Students are attracted to Abraham’s fierce integrity. He does not go easy on them, but, as one former student commented, he makes you want to go where he leads. Colleagues say he picks fights, holds grudges, and can’t work well with others, but they also describe a kind of closet idealist who can rarely see the silver lining amidst the dark clouds, and yet can’t stop struggling to achieve his dream.
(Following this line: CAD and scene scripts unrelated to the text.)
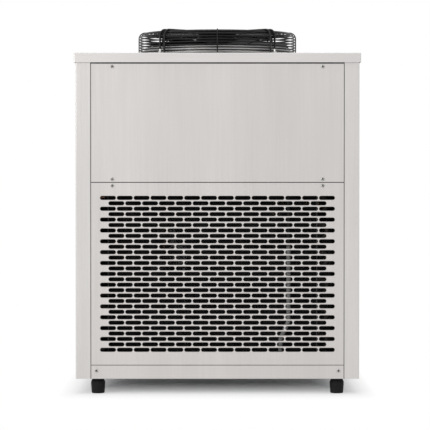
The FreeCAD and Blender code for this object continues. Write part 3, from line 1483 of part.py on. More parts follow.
# Main switch: a moulded frame clipped into the back panel, and a rocker that
# tips on its pin
def make_switch():
    frame = new_body("switch_frame")
    sketch = new_sketch(frame, "XZ_Plane", minus(BACK))
    x = "switch_across"
    z = "control_height"
    rim_x = "(switch_width / 2 + switch_rim)"
    rim_z = "(switch_tall / 2 + switch_rim)"
    rectangle(sketch, f"{x} - {rim_x}", f"{z} - {rim_z}", f"{x} + {rim_x}", f"{z} + {rim_z}")
    pad(frame, sketch, "switch_frame", back=True)
    inner = new_sketch(frame, "XZ_Plane", minus(BACK))
    rectangle(inner, f"{x} - switch_width / 2", f"{z} - switch_tall / 2",
              f"{x} + switch_width / 2", f"{z} + switch_tall / 2")
    pad(frame, inner, "switch_depth")
    hollow = new_sketch(frame, "XZ_Plane", minus(f"({BACK} + switch_frame)"))
    rectangle(hollow, f"{x} - switch_hollow_width / 2", f"{z} - switch_hollow_tall / 2",
              f"{x} + switch_hollow_width / 2", f"{z} + switch_hollow_tall / 2")
    pocket(frame, hollow, "switch_hollow_depth", back=True)
    pivot = new_sketch(frame, "YZ_Plane", f"{x} + switch_width / 2")
    circle(pivot, f"{BACK} + switch_frame - rocker_pivot_depth", z, "rocker_pin + spindle_play")
    pocket(frame, pivot, "switch_width")
    rocker = new_body("rocker")
    sketch = new_sketch(rocker, "YZ_Plane", "0 - rocker_width / 2")
    slope = math.tan(math.radians(value("rocker_tilt")))
    rise = f"(rocker_tall / 2 * {slope:.6f})"
    outline(sketch, [
        ("rocker_pivot_depth - rocker_thickness", "0 - rocker_tall / 2"),
        (f"rocker_crown + {rise}", "0 - rocker_tall / 2"),
        ("rocker_crown", "0"),
        (f"rocker_crown + {rise}", "rocker_tall / 2"),
        ("rocker_pivot_depth - rocker_thickness", "rocker_tall / 2"),
    ])
    pad(rocker, sketch, "rocker_width")
    pin_sketch = new_sketch(rocker, "YZ_Plane", "0 - switch_width / 2")
    circle(pin_sketch, "0", "0", "rocker_pin")
    pad(rocker, pin_sketch, "switch_width")
    place(rocker, x, f"{BACK} + switch_frame - rocker_pivot_depth", z, (1, 0, 0), -value("rocker_tilt"))


# Electrical box: a folded steel enclosure behind the upper back panel
def make_electrical_box():
    case = new_body("electrical_box")
    back_face = f"({BACK} - panel_sheet)"
    sketch = new_sketch(case, "XZ_Plane", minus(back_face))
    rectangle(sketch, "0 - box_left", "box_bottom", "box_width - box_left", "box_bottom + box_height")
    pad(case, sketch, "box_depth")
    round_edges(case, "bend_radius", lambda edge: near(edge.BoundBox.YLength, "box_depth"))


def back_lower_cutouts(sketch):
    for x, z in (("port_across", "port_height"), (PORT_TWO, "port_height"), (PORT_TWO, "drain_height")):
        circle(sketch, x, z, "port_body_radius + hole_play")
    circle(sketch, "(0 - cable_across)", "cable_height", "cable_bush_radius + hole_play")


def back_upper_cutouts(sketch):
    rectangle(sketch, "control_across - control_body_width / 2 - control_play",
              "control_height - control_body_tall / 2 - control_play",
              "control_across + control_body_width / 2 + control_play",
              "control_height + control_body_tall / 2 + control_play")
    rectangle(sketch, "switch_across - switch_width / 2 - control_play",
              "control_height - switch_tall / 2 - control_play",
              "switch_across + switch_width / 2 + control_play",
              "control_height + switch_tall / 2 + control_play")


make_base_tray()
make_side_panel("left_side_panel", -1)
make_side_panel("right_side_panel", 1)
make_grille_panel()
make_panel("front_upper_panel", -1, UPPER_LOW, UPPER_HIGH,
           [("panel_screw_span", HIGH_SCREW_LEVEL), ("panel_screw_span", TOP_SCREW_LEVEL)])
make_panel("front_kick_strip", -1, "foot_height", "foot_height + kick_height",
           [("kick_screw_span", KICK_SCREW_LEVEL)])
make_panel("back_upper_panel", 1, UPPER_LOW, UPPER_HIGH,
           [("panel_screw_span", HIGH_SCREW_LEVEL), ("panel_screw_span", TOP_SCREW_LEVEL)],
           back_upper_cutouts)
make_panel("back_lower_panel", 1, "foot_height", GRILLE_HIGH,
           [("panel_screw_span", BACK_LOW_SCREW_LEVEL), ("panel_screw_span", LOW_SCREW_LEVEL)],
           back_lower_cutouts)
for side, end in ((-1, "front"), (1, "back")):
    make_rail(f"{end}_top_rail", side, "(cabinet_top - panel_sheet - rail_height)",
              "(cabinet_top - panel_sheet)", [TOP_SCREW_LEVEL])
    make_rail(f"{end}_middle_rail", side, f"({SEAM} - rail_height / 2)",
              f"({SEAM} + rail_height / 2)", [LOW_SCREW_LEVEL, HIGH_SCREW_LEVEL])
make_lid()
make_screws()
make_feet()
make_collar()
make_basket()
make_guard_fixings()
make_fan()
make_impeller()
make_condenser()
make_compressor()
make_tank()
make_pump()
make_exchanger()
make_pipes()
make_ports()
make_controller()
make_switch()
make_electrical_box()

INNER_OBJECTS = {"pan_head_screw", "rubber_foot", "foot_bolt", "foot_bolts", "guard_stud", "guard_nut",
                 "grommet", "mount_bolt", "compressor_bolts", "port_nut",
                 "riser_line", "drier_line", "feed_line"}
KEPT_TYPES = {"PartDesign::Body", "Part::Compound", "Part::Sweep"}

doc.recompute()
nodes = []
for item in doc.Objects:
    if "Invalid" in item.State or "Error" in item.State:
        raise RuntimeError(f"{item.Label} failed: {item.State}")
    if item.TypeId in KEPT_TYPES and item.Label not in INNER_OBJECTS:
        nodes.append(item)
nodes.append(doc.getObject("front_grille_panel"))
nodes.append(doc.getObject("fan_guard"))
for node in nodes:
    if node.Shape.isNull() or not node.Shape.isValid():
        raise RuntimeError(f"{node.Label} has no sound shape")
os.makedirs("parts", exist_ok=True)
for node in nodes:
    node.Shape.exportStep(f"parts/{node.Label}.step")
print(len(nodes), "nodes")
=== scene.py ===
import math
from functools import partial

import bmesh
import bpy
from mathutils import Matrix, Vector


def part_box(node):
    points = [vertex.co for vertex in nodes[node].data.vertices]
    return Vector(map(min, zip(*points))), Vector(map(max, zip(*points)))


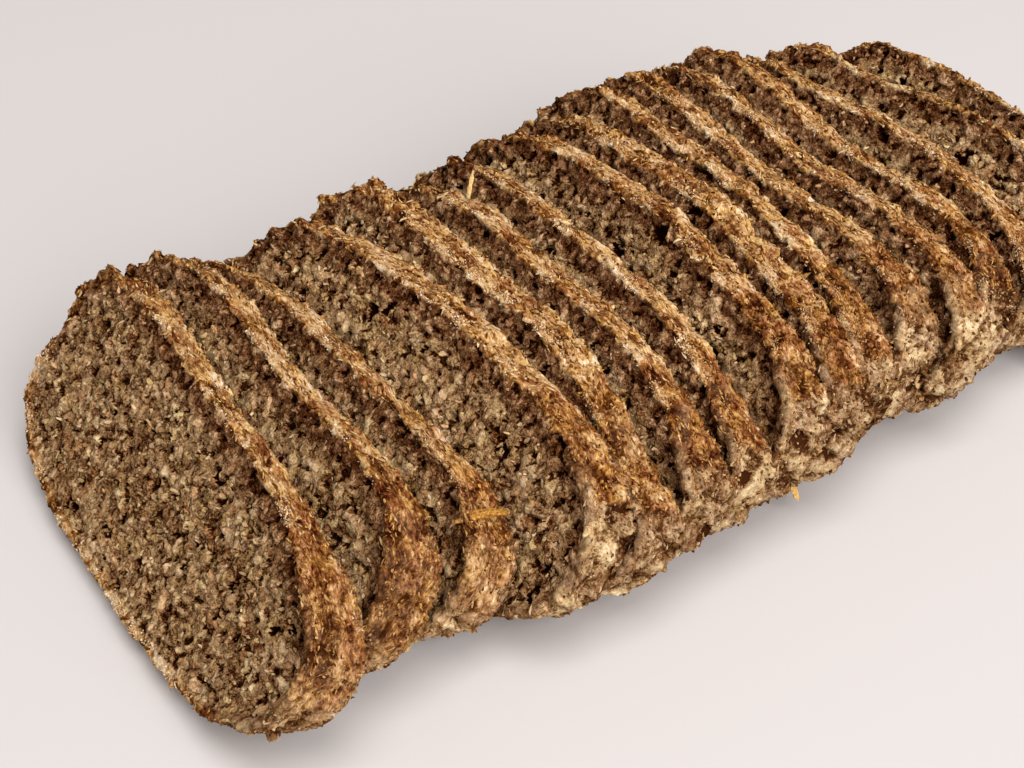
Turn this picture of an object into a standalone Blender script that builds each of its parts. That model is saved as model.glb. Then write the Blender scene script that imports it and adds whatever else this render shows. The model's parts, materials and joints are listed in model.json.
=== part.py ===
# A sliced oat bread loaf: sixteen thin slices of one low, wide loaf that lean back in a row.
# Metres, +Z up. The row runs along +X from its front slice, with the slices' left ends on +Y,
# and each slice stands on the long bottom edge of its back, which is pressed flat at z = 0.
import math

import bmesh
import bpy
from mathutils import Euler, Vector, noise

MM = 0.001

# The loaf's own section: a flat base, two bulging sides and a top that falls to the right
LOAF_WIDTH = 120 * MM
LOAF_HEIGHT = 50 * MM
TOP_FALL = 0.075

# The outline's two sides, and each pair is a value at the slice's front face and one at its back.
# "top" and "base" say how full the corners are, "bulge" how high the side reaches furthest out,
# "spread" how much further than half the width, and "tuck" how far it draws in down to the base.
LEFT_SIDE = {
    "top": (5.2, 5.2),
    "base": (3.2, 3.2),
    "bulge": (28 * MM, 28 * MM),
    "spread": (0.0, 0.0),
    "tuck": (0.0, 0.0),
}
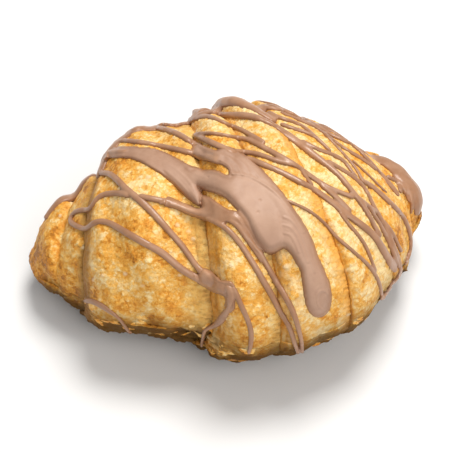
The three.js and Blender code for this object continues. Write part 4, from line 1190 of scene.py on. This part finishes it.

Building the Forum certainly tested Abraham’s tenacity. After he won the design competition, in 1992, the project languished, as controversy erupted over its cost. (It ended up coming in at almost $1,000 per square foot.) Although the foreign minister and the culture minister supported the project unstintingly, Abraham found himself arguing for the project on the floor of parliament. Finally, construction was approved and began in 1998. Abraham fought with the contractor and subcontractors. New York’s corruption-ridden concrete firms couldn’t meet the specs, it is said. The curtainwall had to be fabricated in Austria because American makers couldn’t achieve the quality Abraham demanded, it is said. Abraham refused to give a building tour to a prominent Austrian official because he disagreed with the political direction of the country, it is said. Neither these nor numerous similar stories can be verified because of pending legal actions or fear of Abraham’s temper. Abraham does say, “I lost 10 years fighting for the building.”

“Raimund has enormous pride,” says Frampton. “He’s quite courageous and self-possessed and anarchic in a way. He’s a bit Don Quixotic because too many things become issues.” Out of this has come a building that Frampton describes as “heroic in conception, in a way that’s been absent in Manhattan over the last 40 years. The Forum is more akin to American building of the turn of the 20th century.”